Community Policing Requires Transparency
For decades, police departments have promoted "community policing" as their guiding philosophy. But you can't build community trust through secrecy. Encryption contradicts the very principles departments claim to embrace.
The Fundamental Contradiction
Community policing is built on partnership, transparency, and shared problem-solving between police and residents. Encryption is built on information control, operational secrecy, and one-way communication. These approaches cannot coexist.
Community Policing Promises
- Police and community as partners
- Open communication and transparency
- Shared situational awareness
- Trust built through visibility
- Community input in policing priorities
- Accountability to residents
Encryption Delivers
- Information asymmetry favoring police
- Closed communications hidden from public
- Police-only awareness of operations
- Secrecy that breeds suspicion
- Community excluded from information
- Reduced external oversight
What Community Policing Actually Means
The concept of community policing emerged in the 1980s and 1990s as a response to the failures of traditional "professional" policing that isolated officers from communities. Its core principles are well-established:
Community Partnership
Police work with communities, not just in them. Residents are active participants in public safety, not passive recipients of police services.
Problem-Solving Orientation
Rather than just responding to incidents, police and communities work together to identify and address underlying problems that generate crime and disorder.
Organizational Transformation
Departments restructure to support community engagement, decentralizing decision-making and empowering officers to build relationships.
Transparency and Accountability
Open operations build trust. Communities can see what police do, understand their methods, and hold them accountable for results.
How Encryption Undermines Community Policing
Destroys Information Partnership
Community policing envisions residents and police sharing information freely. Encryption makes this a one-way street: communities share information with police, but police hide their communications from communities.
Eliminates Shared Awareness
Community policing requires that residents understand police activities in their area. Encryption means communities learn about police operations only through official announcements—if at all.
Prevents Real-Time Accountability
The transparency essential to community policing includes real-time visibility into police operations. Encryption blocks this visibility, allowing problems to go unnoticed until formal complaints are filed.
Breeds Community Suspicion
Trust requires openness. When police hide their communications, communities reasonably wonder what's being hidden. The secrecy itself damages the partnership that community policing requires.
The Timing Problem
The contradiction becomes even clearer when we examine timing. Many departments adopted encryption immediately after high-profile incidents that damaged community trust—precisely when transparency was most needed.
A Pattern Emerges
Departments that encrypted after 2020 often cited "community policing" in their mission statements while simultaneously blocking community access to their communications. The cognitive dissonance is remarkable.
If community policing means anything, it means that moments of crisis call for more transparency, not less. Departments that encrypt after trust-damaging incidents are doing the opposite of what community policing requires.

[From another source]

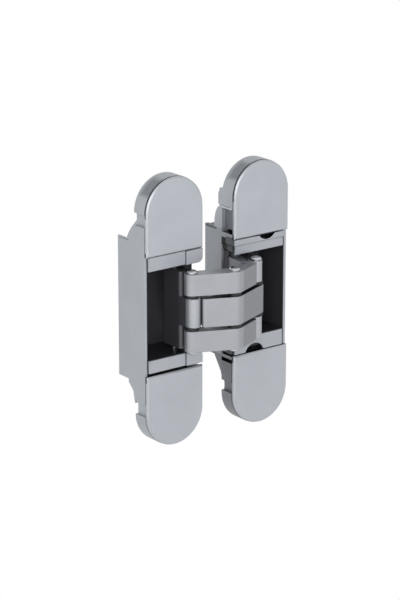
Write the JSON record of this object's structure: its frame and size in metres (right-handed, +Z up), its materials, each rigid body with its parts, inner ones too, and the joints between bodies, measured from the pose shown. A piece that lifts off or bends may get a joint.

What Real Community Policing Looks Like
Some departments genuinely practice community policing principles—and their approach to transparency reflects it.
Open Communications
Departments committed to community policing maintain open radio communications, understanding that this access builds rather than undermines public trust.
Proactive Information Sharing
Rather than hiding operations, community-oriented departments actively share information about their activities through multiple channels.
Community Advisory Input
When considering technology changes like encryption, genuine community policing departments seek community input before making decisions.
Transparency as Default
The presumption is openness. Secrecy requires justification, not the other way around. This reflects the partnership model at community policing's core.
Departments Must Choose
You cannot claim to practice community policing while encrypting communications. These positions are mutually exclusive. Departments must choose:
What departments cannot do is claim both—operating in secrecy while promoting community policing in press releases. Communities should call out this contradiction whenever they see it.
Questions for Your Department
If your police department claims to practice community policing while encrypting communications, ask these questions:
What specific community policing goal is served by hiding communications?
If community policing means partnership, why wasn't this decision made together?
Were hybrid systems or delayed access options explored before full encryption?
What replaces the trust-building function that open communications served?
Words vs. Actions
Community policing has become so universally embraced that virtually every department claims to practice it. But claims mean nothing without consistent action. Encryption is an action—one that contradicts everything community policing stands for.
Judge your department not by its mission statement, but by its choices. A department that encrypts while claiming community policing has revealed which value it actually prioritizes: control over partnership.